20 julio 2022

Historia de un caballo


"El caballo levantó la cabeza, queriendo demostrar con ello 
que estaba pronto a obedecer, y esperó". 
León Tolstoi

De niño tuve un caballo. Era blanco, tenía un siete en la montura y decía Made in URSS justo debajo de la crin. Sentado en un sillín con dos ruedas, pedaleaba para que el caballo moviera las patas delanteras y avanzara por el andén. Logré alcanzar una gran velocidad en aquel triciclo, incluso en las curvas.
Cuando se acercaba un tren, Aurelio me hacía señales para que alejara a mi caballo de la línea. Permanecíamos quietos, pegados a la pared de la estación, hasta que el tren acababa de pasar. Se manejaba con unas riendas, que estaban atadas a un eje que atravesaba su cuello y sostenía la rueda delantera.
Con ese caballo me aprendí cada palmo del andén. Las rayas eran caminos que conducían a lugares tan lejanos como el bosque de Sherwood. Las grietas, ríos. Uno era el Arimao de mi padre, otro el Sena de Jean Valjean. El borde del andén, el más peligroso desfiladero. A veces no quería que viniera nadie a jugar, porque interrumpían las aventuras que estaba disfrutando junto a mi caballo. 
Con él también aprendí a disfrutar la soledad. Tenía dos largos andenes para cabalgar. Un día, tratando de doblar a toda velocidad, estuvimos a punto de volcarnos. Una de las ruedas traseras quedó casi a la altura de mi cabeza. Aquellos segundos fueron de los más emocionantes que he vivido.
Llegó un momento en que ya casi no cabía en el sillín.

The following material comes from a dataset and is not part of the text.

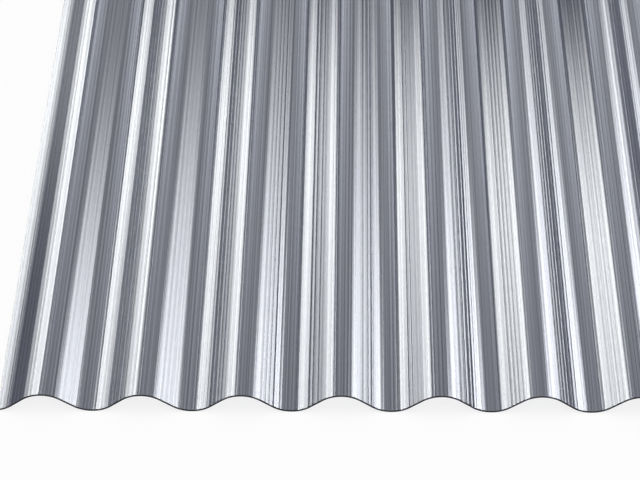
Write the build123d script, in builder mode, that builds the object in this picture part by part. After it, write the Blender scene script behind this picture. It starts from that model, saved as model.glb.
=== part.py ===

Las rodillas me empezaron a chocar con las patas traseras del animal. Como al piano, lo mandaron para Cumanayagua. Pero esta vez Popi sí fue a recoger el despacho. En una carta que Lucy le escribió a Atlántida, le contó que mi primo Harold estaba feliz con el caballo.
Luego aprendí a montar los viejos patines de mi tío Aldo. Con unas llaves los apretaba bien a mis botas ortopédicas y, después de perder varias veces la piel de las rodillas, los codos y las palmas de las manos, logré una gran destreza. Pasaba las curvas casi acostado.
Ahora las ruedas las tenía yo, pero eso no me impidió seguir cabalgando. Cuando se acercaba un tren, Aurelio me hacía señales para que me alejara de la línea. Las rayas seguían siendo caminos. Las grietas, ríos. El borde del andén, el más peligroso desfiladero. El caballo seguía estando conmigo, pero solo yo era capaz de verlo.

2 comentarios:

Anónimo dijo...

Si q lo recuerdo mucho q corrimos juntos en esos caminos,ríos y desfiladeros

Anónimo dijo...

Gracias por el recuerdo. Yo tuve el mismo juguete por alla por 1980 cuando vivia en La Habana.